The key challenge for leaders is to intelligently navigate this tension and segment their operations: identifying where standardisation drives efficiency and risk management, and where flexibility is needed to deliver customer value and competitive differentiation. Standardisation still plays a vital role in building trust, reducing variability, and maintaining coherence. However, the most successful organisations will design systems that are structured but adaptive, anchored by clear principles and guardrails, capable of bending without breaking. In doing so, businesses don’t have to give up control, they find a more effective way to wield it in a complex, customer-driven world.
So here’s the paradox:
Retaining control means strategically relinquishing it. To maintain control in today’s market, companies must paradoxically embrace letting go of rigid uniformity to prioritise dynamic adaptability.

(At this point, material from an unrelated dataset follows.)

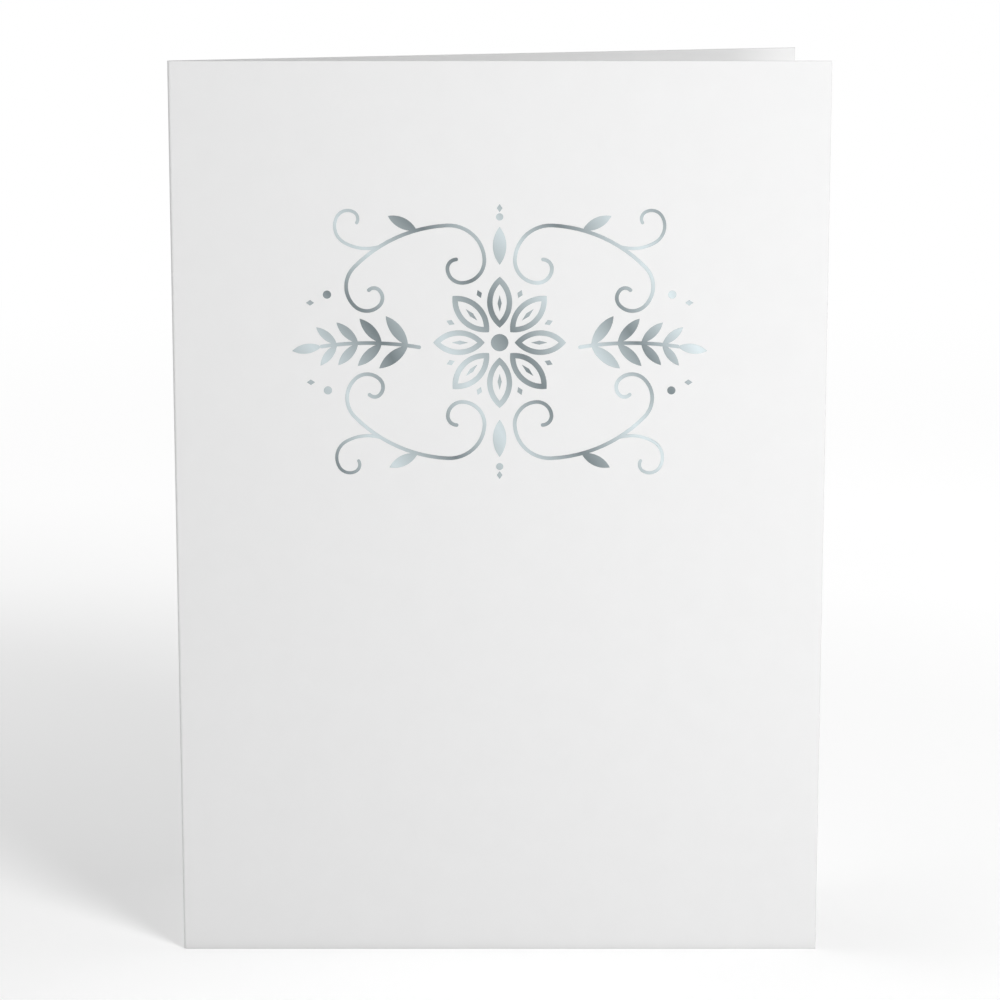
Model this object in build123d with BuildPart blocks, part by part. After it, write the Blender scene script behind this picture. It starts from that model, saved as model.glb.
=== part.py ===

Conclusion: How Paradoxical Thinking Drives Innovation and Growth
The modern workplace is defined by paradoxes. We’re asked to move with speed, yet we can’t afford to rush decisions. We need the freedom to innovate, but also the structure to maintain alignment. We’re pressured to perform, yet we know that true growth comes from the learning found in failure. These are fundamental features of a complex, evolving business landscape.
Your calendar is full of urgent meetings and tasks, so it’s easy to miss the underlying patterns. Sometimes, the real barriers to progress are the silent tensions you’re ignoring. Take a moment to step back from the day-to-day and reflect. Where might these tensions be quietly shaping outcomes in your organisation?

Leaders and teams that do well aren’t the ones who eliminate these tensions, instead, they learn to work with them. Embracing these paradoxes is the key to becoming a more adaptive, resilient, and effective leader. They accept that there is rarely a perfect answer and progress is made by making informed decisions while remaining open to new information. This shift in perspective allows you to transform the very contradictions that frustrate others into a source of your own adaptability and strength.